The backup control requires organisations to take complete, tested backups of important data, software, and configuration settings. At ML3, backups must be stored offline or in an immutable state, restoration must be tested at least quarterly, and backup access must be restricted to accounts that are separate from production administration. Given the prevalence of ransomware that targets backup systems before encrypting production data, the offline and immutable requirements are no longer optional for organisations serious about recovery capability.

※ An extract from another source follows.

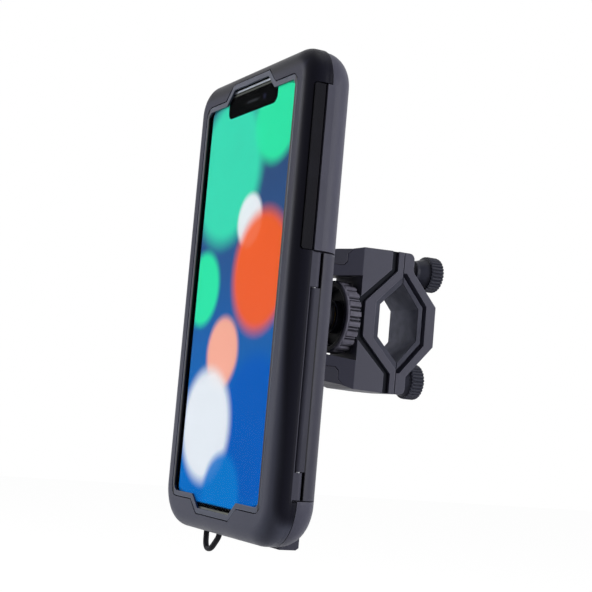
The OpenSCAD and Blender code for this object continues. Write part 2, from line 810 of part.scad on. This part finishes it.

Choosing the right maturity level for your organisation

Federal government agencies classified as systems handling data up to PROTECTED are required to reach ML2 at a minimum, with ML3 expected for higher-sensitivity systems. For private-sector organisations, the target maturity level should be driven by a risk assessment that considers data sensitivity, regulatory obligations (including obligations under the Privacy Act and sector-specific frameworks), and the organisation's ability to detect and respond to incidents. Many organisations target ML2 as a credible baseline and treat ML3 as an aspirational state for their highest-risk systems. This tiered approach aligns with how the ASD guidance is structured and avoids the trap of aiming for uniform ML3 across environments where the cost and operational overhead would be disproportionate.

Regulatory pressure is also shaping ambition levels. Boards and audit committees are increasingly asking CISOs to report on Essential Eight maturity, and some industries are beginning to see it referenced in procurement and contract requirements. If your organisation handles government data or operates in critical infrastructure, an independent maturity assessment is worth commissioning to establish a credible baseline before a regulator or partner asks for one. This intersects closely with evolving data residency and sovereignty requirements; our complete guide to Australian data residency covers how those obligations shape your infrastructure choices.

Common implementation pitfalls

Several failure patterns show up repeatedly in Essential Eight assessments. The first is scope creep in reverse: organisations achieve ML2 on a subset of systems and assume the whole environment is covered, when in fact crown-jewel systems sit outside the assessed boundary. The second is configuration drift, where controls are implemented correctly at a point in time but degrade as new software is deployed and exceptions accumulate. The third is treating the framework as a compliance tick-box rather than a living security programme, which leads to high maturity scores on paper but poor detection and response capability in practice.

Automated continuous monitoring tools, integrated with a SIEM or security operations platform, are now essential for maintaining maturity levels above ML1 in any organisation of meaningful size. Tooling that maps control states directly to the Essential Eight taxonomy makes assessments faster and gives operations teams real-time visibility into drift.

Getting started with an assessment

If your organisation has not completed a formal Essential Eight assessment recently, the ASD publishes a detailed assessment process guide alongside the maturity model documentation. Engaging an ASD-certified assessor provides a defensible, independent baseline. From there, a remediation roadmap should prioritise by risk: patching internet-facing systems and enforcing phishing-resistant MFA typically deliver the highest risk reduction per effort invested, and they are the controls adversaries probe first. A phased approach over 12 to 18 months is realistic for most organisations moving from ML1 to ML2 across their full environment.